A SIMPLE MEASURE OF CONDITIONAL DEPENDENCE
成果类型:
Article
署名作者:
Azadkia, Mona; Chatterjee, Sourav
署名单位:
Stanford University
刊物名称:
ANNALS OF STATISTICS
ISSN/ISSBN:
0090-5364
DOI:
10.1214/21-AOS2073
发表日期:
2021
页码:
3070-3102
关键词:
VARIABLE SELECTION
Dimension Reduction
regression
INDEPENDENCE
copula
摘要:
We propose a coefficient of conditional dependence between two random variables Y and Z given a set of other variables X-1, ..., X-p, based on an i.i.d. sample.
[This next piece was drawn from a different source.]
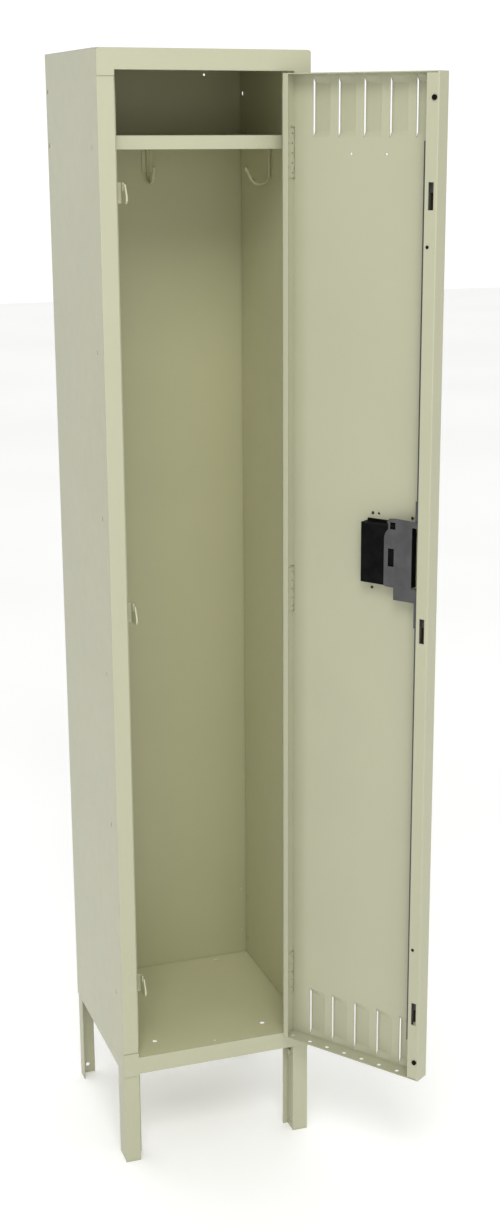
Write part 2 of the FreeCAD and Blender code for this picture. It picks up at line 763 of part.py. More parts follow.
def make_hinge_rivets():
    """Rivets through the door's edge and the three door leaves."""
    bodies = []
    for name, place in HINGES.items():
        middle, _ = knuckle_levels(place)
        for number, offset in enumerate((-16, 0, 16), 1):
            body = new_body(f"hinge_rivet_{name}_{number}")
            centre = (f"{PIVOT_Y} + leaf_deep - 5", f"{middle} + {offset}")
            inner = f"{HINGE_EDGE} - door_sheet - leaf_sheet"
            add(body, "YZ", inner, HINGE_EDGE, (*centre, "hinge_rivet - 0.05"))
            add(body, "YZ", HINGE_EDGE, f"{HINGE_EDGE} + 0.8", (*centre, "hinge_rivet + 1.4"))
            add(body, "YZ", f"{inner} - 1", inner, (*centre, "hinge_rivet + 1"))
            bodies.append(body)
    return group("hinge_rivets", bodies, on_door=True)


# ---------------------------------------------------------------- door

def make_door_panel():
    """Door pan with flanges on four sides, two rows of pressed louvres and its cut-outs."""
    body = new_body("door_panel")
    low, high = DOOR_LOW, DOOR_HIGH
    section = [
        (HINGE_EDGE, "0"), (HINGE_EDGE, "door_depth"), (from_hinge("hinge_return"), "door_depth"),
        (from_hinge("hinge_return"), RETURN_FRONT), (from_hinge("door_sheet"), RETURN_FRONT),
        (from_hinge("door_sheet"), "door_sheet"), (f"{FREE_EDGE} + door_sheet", "door_sheet"),
        (f"{FREE_EDGE} + door_sheet", RETURN_FRONT), (f"{FREE_EDGE} + latch_return", RETURN_FRONT),
        (f"{FREE_EDGE} + latch_return", "door_depth"), (FREE_EDGE, "door_depth"), (FREE_EDGE, "0"),
    ]
    add(body, "XY", low, high, section)
    across = (f"{FREE_EDGE} + door_sheet / 2", from_hinge("door_sheet / 2"))
    along = ("door_sheet / 2", "door_depth")
    plate(body, across, along, (low, f"{low} + door_sheet"))
    plate(body, across, along, (f"{high} - door_sheet", high))
    upright = upright_edge_at((HINGE_EDGE, "0"), (FREE_EDGE, "0"), (FREE_EDGE, "door_depth"))

    def folded_edge(middle, direction):
        across_edge = abs(direction.x) > 0.99 and abs(middle.y) < 0.01
        return upright(middle, direction) or (
            across_edge and (near(middle.z, low) or near(middle.z, high)))
    round_edges(body, "bend", folded_edge)

    for place in HINGES.values():
        middle, _ = knuckle_levels(place)
        level = (f"{middle} - hinge_tall / 2 - 2", f"{middle} + hinge_tall / 2 + 2")
        corner = box_outline((from_hinge("notch"), f"{HINGE_EDGE} + 1"), ("-1", "notch"))
        cut(body, "XY", *level, corner)
        rivets = [(f"{PIVOT_Y} + leaf_deep - 5", f"{middle} + {offset}", "hinge_rivet")
                  for offset in (-16, 0, 16)]
        relief = ("relief_deep", f"{middle} + hinge_tall / 2 + 2", "relief_hole")
        cut(body, "YZ", from_hinge("door_sheet"), HINGE_EDGE, relief, *rivets,
            *knuckle_seats(middle))

    slots = []
    for place in HINGES.values():
        level = f"{hook_centre(place)} - hook_above_slot"
        slots.append(box_outline(
            (f"{RETURN_MIDDLE} - slot_wide / 2", f"{RETURN_MIDDLE} + slot_wide / 2"),
            (f"{level} - slot_tall / 2", f"{level} + slot_tall / 2")))
    dots = [(f"{FREE_EDGE} + bumper_inset", level, "bumper - 1.9")
            for level in ("bumper_top", "bumper_low")]
    dots += [(f"{FREE_EDGE} + guide_inset", level, "guide_shank")
             for level in ("guide_top", "guide_low")]
    seam = (f"{FREE_EDGE} + 2 * bend", f"{FREE_EDGE} + latch_return + 1")
    seams = [box_outline(seam, (f"{low} + door_sheet", f"{low} + door_sheet + corner_seam")),
             box_outline(seam, (f"{high} - door_sheet - corner_seam", f"{high} - door_sheet"))]
    cut(body, "XZ", RETURN_FRONT, "door_depth", *slots, *dots, *seams)

    holes = [(from_hinge(f"12.5 + {number} * 32.2"), "door_depth - 9", "flange_hole")
             for number in range(FLANGE_HOLES)]
    cut(body, "XY", low, f"{low} + door_sheet", *holes)
    plate_holes = [(from_hinge(place), "1539.1", "1.8") for place in (97.2, 154.1)]
    cup_hole = box_outline((from_hinge("cup_far"), from_hinge("cup_near")), ("cup_low", "cup_high"))
    spare_hole = (from_hinge("149.8"), "cup_high + 11.2", "1.9")
    cut(body, "XZ", "0", "door_sheet", cup_hole, spare_hole, *plate_holes, *cup_rivet_places("1.9"))

    make_louvres(body)
    return keep(body, on_door=True)


def louvre_section(body, start, level, front, back, reach):
    """One end section of a louvre, in the plane across the door at a distance from the hinge."""
    sketch = new_sketch(body, "YZ", start)
    tapered = [(back, f"({level}) - {reach} - louvre_end"), (front, f"({level}) - {reach}"),
               (front, f"({level}) + {reach}"), (back, f"({level}) + {reach} + louvre_end")]
    draw_outline(sketch, tapered)
    sketch.Visibility = False
    return sketch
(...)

The coefficient has a long list of desirable properties, the most important of which is that under absolutely no distributional assumptions, it converges to a limit in [0, 1], where the limit is 0 if and only if Y and Z are conditionally independent given X-1, ..., X-p, and is 1 if and only if Y is equal to a measurable function of Z given X-1, ..., X-p. Moreover, it has a natural interpretation as a nonlinear generalization of the familiar partial R-2 statistic for measuring conditional dependence by regression. Using this statistic, we devise a new variable selection algorithm, called Feature Ordering by Conditional Independence (FOCI), which is model-free, has no tuning parameters, and is provably consistent under sparsity assumptions. A number of applications to synthetic and real data sets are worked out.